Now I just go to local farm stands and just buy the produce we like to eat.
February 9th, 2010 at 4:46 pm
Last week I dropped $40 out of my pocket at the farmer’s market because I didn’t feel like lugging my purse. So, I had to go the ATM to get more cash and paid $6 in fees. Ugh! I also keep intending to shop at thrift stores and talk myself out of it when I see great sales online.
February 10th, 2010 at 11:17 am
A few different times I’ve tried to save money by buying a cheap ($1 or so) new lipstick or eye shadow instead of using the color and brand I already know works. Instead, I end up with like five really ugly shades that I throw out and end up buying the “tried and true” anyway.
February 10th, 2010 at 7:55 pm
Well, maybe I should blushingly admit that my worst frugal move has been to NOT have this book.
But I think my hubby and I would agree that the worst mistake we made was going in with a friend on a cow. Half a beef in our freezer, and we hated every bite (not having a taste at the time for grass-fed beef). I would say that close to 200 pounds of it went *gulp* into the dogs’ dish or the garbage. So many other things we could have done with it…such an embarrassing memory.
February 11th, 2010 at 11:27 am
We bought a live Christmas tree one year with the idea that we’d plant it outside and have another pine tree in the yard. So we spent the big bucks on the live tree and it died in the spring.
Learned our lesson – we buy cut trees or make do with an artificial tree. No more expensive live Christmas trees for us!
February 11th, 2010 at 10:07 pm
I researched and bought some Austrees on ebay for a good price. I watered them every day because I didn’t want them to die. That was until I got a $200 water bill!!!! opps! My cheap trees suddenly weren’t so cheap!

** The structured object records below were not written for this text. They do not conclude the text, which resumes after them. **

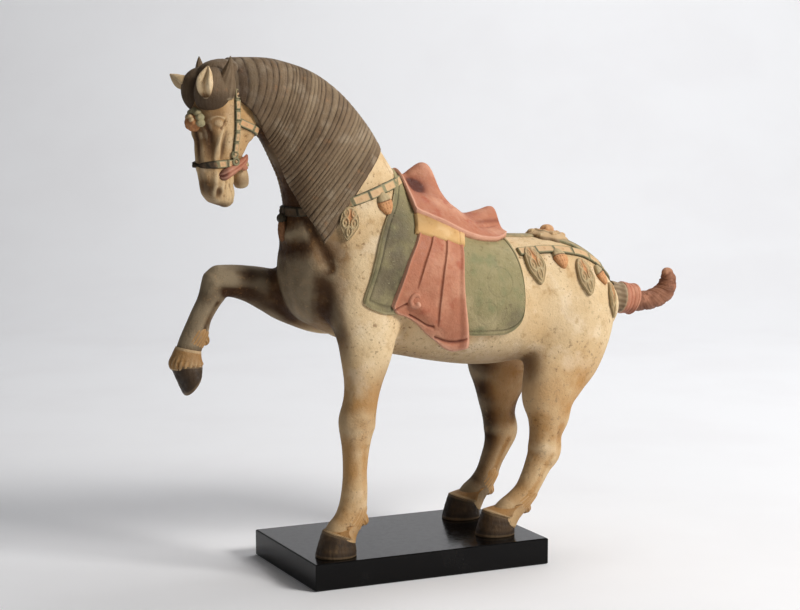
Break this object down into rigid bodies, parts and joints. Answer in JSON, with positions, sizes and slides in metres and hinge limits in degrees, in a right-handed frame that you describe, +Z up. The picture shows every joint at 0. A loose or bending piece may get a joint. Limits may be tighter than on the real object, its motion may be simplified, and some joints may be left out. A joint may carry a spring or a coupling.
{
  "type": "painted pottery horse figure",
  "caption": "Standing saddled horse figure in painted pottery, one foreleg raised, combed mane and up-curled tail, on a low black plinth.",
  "frame": {"origin": "centre of the plinth's underside", "axes": "+X from the horse's head towards its tail, along the longest extent; +Y to the horse's right side, the shortest extent; +Z up"},
  "size_m": [0.6299, 0.18, 0.5712],
  "materials": {
    "coat": "cream slip over buff clay, matt, with brown patina",
    "mane": "grey-brown pigment, matt, combed",
    "hoof": "dark brown pigment, dull sheen",
    "red": "worn brick red pigment, matt",
    "ochre": "ochre pigment, matt",
    "green": "worn green pigment, matt, with dark smudges",
    "lacquer": "polished black lacquer"
  },
  "bodies": {
    "root": {"horse": "coat", "plinth": "lacquer"}
  },
  "joints": []
}
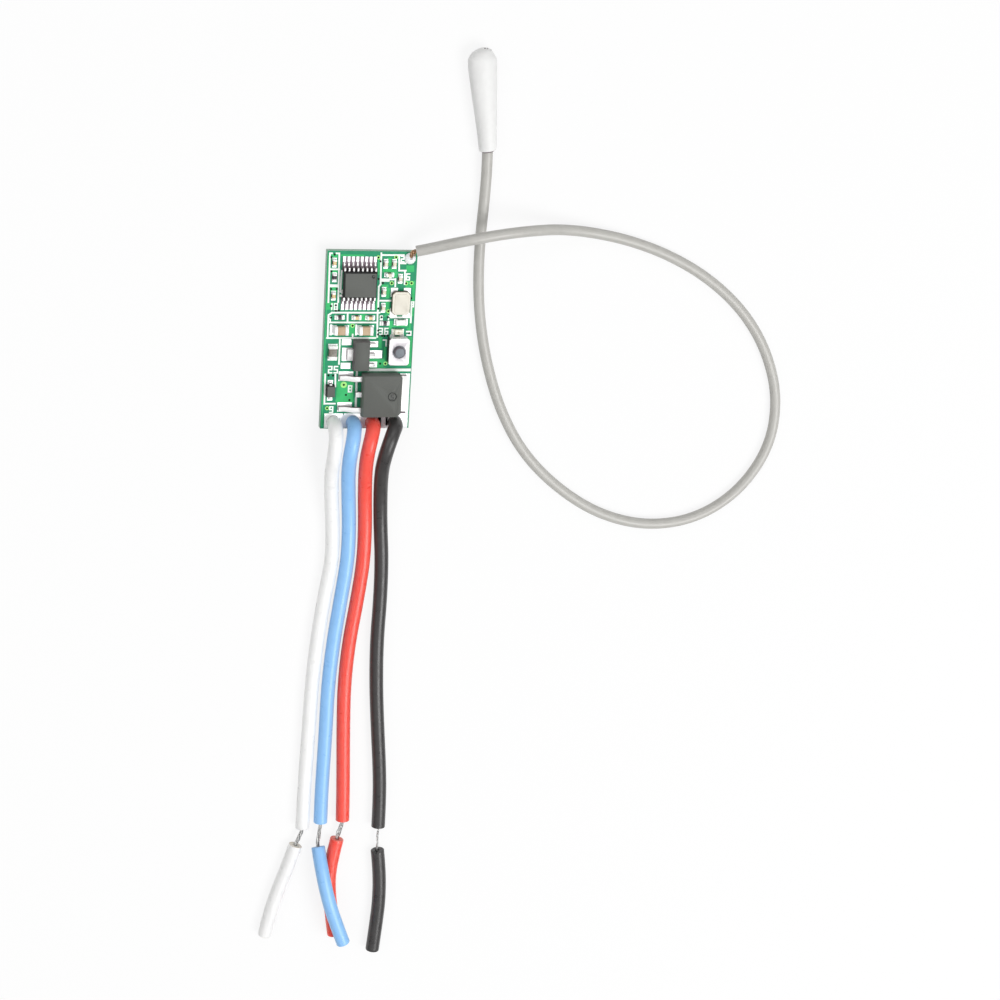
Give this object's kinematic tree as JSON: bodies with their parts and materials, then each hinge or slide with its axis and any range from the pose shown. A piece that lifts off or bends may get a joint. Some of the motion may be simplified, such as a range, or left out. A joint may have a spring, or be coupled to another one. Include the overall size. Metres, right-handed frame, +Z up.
{
  "type": "wireless receiver module",
  "caption": "Small circuit board with a radio receiver circuit, voltage regulator, power transistor and pairing switch, stripped hook-up leads and a wire antenna.",
  "frame": {"origin": "on the surface that the module lies on, under the centre of the board", "axes": "+Z up through the board's component side; +Y along the board towards the antenna's hole; +X across it"},
  "size_m": [0.0772, 0.1402, 0.0063],
  "materials": {
    "solder_mask": "green solder mask over glass-fibre laminate",
    "tin": "tin plating over copper",
    "solder": "soft solder, smooth and bright",
    "copper": "bare copper",
    "moulding": "fine-textured black epoxy",
    "silicon": "polished silicon",
    "ceramic": "fired ceramic",
    "lid_metal": "plated lid, satin",
    "quartz": "clear quartz",
    "switch_plastic": "moulded switch base",
    "cover_steel": "pressed cover, satin",
    "button_plastic": "moulded button",
    "spring_steel": "thin spring sheet",
    "led_plate": "white carrier plate",
    "led_resin": "clear resin with a faint yellow tint",
    "capacitor_ceramic": "tan ceramic",
    "resistor_glaze": "dark glaze",
    "pale_ceramic": "pale ceramic",
    "grey_pvc": "soft warm grey insulation",
    "sleeve_grey": "shrunk sleeve, satin",
    "white_pvc": "soft insulation, satin",
    "blue_pvc": "soft insulation, satin",
    "red_pvc": "soft insulation, satin",
    "black_pvc": "soft insulation, satin"
  },
  "bodies": {
    "module": {"circuit_board": "solder_mask", "component_pads": "tin", "plated_hole_eyelets": "tin", "lead_solder_joints": "solder", "antenna_solder_joint": "solder", "receiver_ic_body": "moulding", "receiver_ic_leads": "tin", "receiver_ic_paddle": "copper", "receiver_ic_die": "silicon", "power_mosfet_body": "moulding", "power_mosfet_lead_frame": "tin", "power_mosfet_die": "silicon", "regulator_body": "moulding", "regulator_lead_frame": "tin", "regulator_die": "silicon", "diode_body": "moulding", "diode_terminals": "tin", "crystal_base": "ceramic", "crystal_lid": "lid_metal", "crystal_quartz_blank": "quartz", "crystal_terminals": "tin", "switch_housing": "switch_plastic", "switch_cover": "cover_steel", "switch_snap_dome": "spring_steel", "switch_terminals": "tin", "led_carrier": "led_plate", "led_terminals": "tin", "led_die": "silicon", "led_lens": "led_resin", "small_capacitor_bodies": "capacitor_ceramic", "small_capacitor_terminals": "tin", "small_resistor_bodies": "resistor_glaze", "small_resistor_terminals": "tin", "small_inductor_bodies": "pale_ceramic", "small_inductor_terminals": "tin", "large_capacitor_bodies": "capacitor_ceramic", "large_capacitor_terminals": "tin", "large_resistor_bodies": "resistor_glaze", "large_resistor_terminals": "tin", "middle_inductor_bodies": "pale_ceramic", "middle_inductor_terminals": "tin", "antenna_insulation": "grey_pvc", "antenna_strands": "copper", "antenna_end_sleeve": "sleeve_grey", "white_lead_insulation": "white_pvc", "white_lead_strands": "tin", "white_lead_cut_end": "white_pvc", "blue_lead_insulation": "blue_pvc", "blue_lead_strands": "tin", "blue_lead_cut_end": "blue_pvc", "red_lead_insulation": "red_pvc", "red_lead_strands": "tin", "red_lead_cut_end": "red_pvc", "black_lead_insulation": "black_pvc", "black_lead_strands": "tin", "black_lead_cut_end": "black_pvc"},
    "plunger": {"switch_plunger": "button_plastic"}
  },
  "joints": [
    {"name": "pairing_button", "type": "slide", "parent": "module", "child": "plunger", "axis": [0, 0, -1], "range_m": [0, 0.00025], "stiffness_N_per_m": 6400, "deforming": ["switch_snap_dome"]}
  ]
}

February 15th, 2010 at 10:28 pm
I bought 20 pks of Kraft cheese with coupons. I paid 50 cents a pack. I kept them in the fridge in the basement. One of my neices took them out and left them on the floor. I found them a few days later. I had to throw them out. I was soooo sad.
February 21st, 2010 at 9:56 am
One week I decided to try to make a caramel pie otherwise the only place I could get it was at %5.00 a slice at a restaurant. I tried using my grandmothers recipe where you can place Eagle Brand milk can in boiling water. I got busy and let the boiling water dry up as it takes several hours to make this caramelize. I heard a loud bang from upstairs. When I got downstairs immediately I saw the can of Eagle Brand Milk in the next room empty. The caramel was on the stove, cabinets, ceiling, and floor. I took me weeks to clean this all up as thick sticky caramel as it is hard to get up. I even had to repaint the ceiling. From now on when I try to make this recipe I set a timer for every 30 minutes to check the water level.